Back to orkut now. The friends list can be modeled as a graph with nodes being people and the edges (though they do not exist materially) as “friendships”. We will call this graph the “friend-graph”.

Thoughts on the friend-graph:

[1] Orkut claims that you are connected to 45 million people (you see this message when you log in). Connected means if you pick up any 2 people amongst the users, you will always be able to find a chain of friends between them (or, a path in the friend-graph), right? Now 45 million is a big number and I was not too sure that all the users are connected. So I created a second profile only to have orkut claim that I was connected to 45 million people through 0 friends. Clearly not true – I was expecting to be told that I was connected to zero people. Or rather, let me put it in this way: orkuts’ definition of connectedness is not the same as ours. What Orkut means is you are potentially connected to 45 million users.

[2]Someone mentioned that friends list is a tree. Its not. A tree is a special kind of graph that looks like this:

It’s precisely defined as a graph that doesn’t have circuits (circuit is a path that leads to the starting point). Orkut has circuits. Noticed that “common friends” list when you visit a profile (say a friend named x)- which is supposed to show the friends that are common to the profile and you? Let’s assume a common friend is y. Visualize the orkut friend-graph now – there is an edge between you and x. And there is path with the edges: you->y, y -> x (since y is friend of x too). So we have the circuit: you->x->y->you. Thus the orkut friends list is definitely not a tree.

[3] The friend graph is also a dynamic graph i.e. one in which the number of nodes change (new users, deleted profiles) and the number of edges change (new friends)

[4] When a new user registers, the count of the total number of users does not go up immediately. Orkut changes the count periodically, not immediately.

[5] It would be interesting to know how many people you are really connected to, through chains of friends i.e. the number of nodes in he connected component of the graph you are a part of. But orkut doesn’t disclose this data :(

[6] I think it would be quite interesting to find out what is the minimum number of those crucial profiles in your connected component, which if deleted, breaks the component into two disconnected parts (and do what?)

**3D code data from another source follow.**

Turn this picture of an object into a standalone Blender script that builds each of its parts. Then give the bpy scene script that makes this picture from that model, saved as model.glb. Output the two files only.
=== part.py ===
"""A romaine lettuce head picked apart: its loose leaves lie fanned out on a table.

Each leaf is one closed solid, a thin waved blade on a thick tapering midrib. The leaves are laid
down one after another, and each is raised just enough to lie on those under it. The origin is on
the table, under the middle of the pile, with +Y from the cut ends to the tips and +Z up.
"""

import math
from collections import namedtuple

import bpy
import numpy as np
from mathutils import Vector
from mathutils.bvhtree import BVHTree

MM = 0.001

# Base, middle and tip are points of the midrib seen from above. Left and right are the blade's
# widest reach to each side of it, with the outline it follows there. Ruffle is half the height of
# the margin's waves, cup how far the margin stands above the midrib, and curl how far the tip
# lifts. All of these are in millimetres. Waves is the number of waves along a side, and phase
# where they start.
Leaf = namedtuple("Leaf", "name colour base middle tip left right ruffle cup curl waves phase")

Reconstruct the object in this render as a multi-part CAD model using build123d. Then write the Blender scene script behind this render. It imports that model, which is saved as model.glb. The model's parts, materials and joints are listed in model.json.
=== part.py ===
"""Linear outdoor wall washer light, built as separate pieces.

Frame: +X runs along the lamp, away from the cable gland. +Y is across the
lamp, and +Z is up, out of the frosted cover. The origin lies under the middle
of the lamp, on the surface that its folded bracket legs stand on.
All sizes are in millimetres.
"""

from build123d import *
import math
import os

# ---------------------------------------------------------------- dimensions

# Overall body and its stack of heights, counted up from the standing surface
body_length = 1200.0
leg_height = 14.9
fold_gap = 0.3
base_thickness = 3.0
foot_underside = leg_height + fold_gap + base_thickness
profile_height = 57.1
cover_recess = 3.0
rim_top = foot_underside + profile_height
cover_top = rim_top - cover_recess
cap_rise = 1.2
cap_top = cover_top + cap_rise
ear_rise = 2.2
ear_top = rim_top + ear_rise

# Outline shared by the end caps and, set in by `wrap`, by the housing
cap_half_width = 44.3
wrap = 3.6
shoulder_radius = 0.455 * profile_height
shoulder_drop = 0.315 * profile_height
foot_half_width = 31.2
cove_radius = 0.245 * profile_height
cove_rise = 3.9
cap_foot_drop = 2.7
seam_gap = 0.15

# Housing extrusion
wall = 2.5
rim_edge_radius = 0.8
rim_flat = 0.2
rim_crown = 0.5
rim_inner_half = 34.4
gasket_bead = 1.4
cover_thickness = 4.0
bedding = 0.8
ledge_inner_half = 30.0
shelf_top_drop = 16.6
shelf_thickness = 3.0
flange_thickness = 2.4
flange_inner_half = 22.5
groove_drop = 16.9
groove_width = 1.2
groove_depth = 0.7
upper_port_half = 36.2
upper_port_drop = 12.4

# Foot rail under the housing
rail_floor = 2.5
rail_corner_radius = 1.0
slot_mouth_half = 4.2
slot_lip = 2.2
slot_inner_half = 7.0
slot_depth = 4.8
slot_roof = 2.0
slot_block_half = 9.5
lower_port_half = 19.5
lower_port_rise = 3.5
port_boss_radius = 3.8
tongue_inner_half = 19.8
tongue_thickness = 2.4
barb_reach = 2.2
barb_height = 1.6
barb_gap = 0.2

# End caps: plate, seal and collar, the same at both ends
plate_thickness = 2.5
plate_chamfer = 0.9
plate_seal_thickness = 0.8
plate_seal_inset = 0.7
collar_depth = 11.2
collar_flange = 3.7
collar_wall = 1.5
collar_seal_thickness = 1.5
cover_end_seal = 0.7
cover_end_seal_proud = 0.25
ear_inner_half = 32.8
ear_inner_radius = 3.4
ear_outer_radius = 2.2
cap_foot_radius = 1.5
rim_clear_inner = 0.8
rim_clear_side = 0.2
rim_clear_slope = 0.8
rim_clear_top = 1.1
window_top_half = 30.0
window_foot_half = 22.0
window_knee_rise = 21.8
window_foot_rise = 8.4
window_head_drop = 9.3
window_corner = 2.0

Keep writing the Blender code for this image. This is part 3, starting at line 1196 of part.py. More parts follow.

[7] Anyone for finding out the degrees of separation? The famous Milgram experiment claimed that any 2 people in the US are separated by six acquaintances in general. That was in 1967. I would love to know what the average dergree of separation on Orkut is.

[Gaurav said he wanted something more from the article. Hence this message to the non-geeks : ignore this paragraph and the following one.


Parankush and I were actually planning to find out the degrees of separation on Orkut. The quick and dirty implementation plan was to use a screen-scraping package like PERL Mechanize, scrape all the friend-graph related data onto the local disk, and then do whatever we wish to do with the data ( like boast about it, run algos to find out the minimal cut-sets, the average degree of separation etc etc). Some interesting challenges were (a) we would need a way to merge findings from my program and his (since we were planning to run the codes over our machines, separately, and we didn’t want redundant work. (b) savepoints: to protect ourselves against power failures, and proxy server downtimes we needed a way to commit a savepoint periodically (or, detect when the laptop switches to the battery backup, so that a save point is registered automatically then) (c) how do we pack such a volume of data on our hard drives . The biggest problem however was time : we had absolutely no idea how long we would have to run our codes (days? Weeks?) to scrape all the data using our not-so-reliable net connections and other interrupting factors. Larger the amount of time required to run the algos, more a dynamic graph changes – a fact which prompted Parankush to ask me the Tao of all questions: “Why are we doing this?” As a reply to which we retired to our monotonous lives.]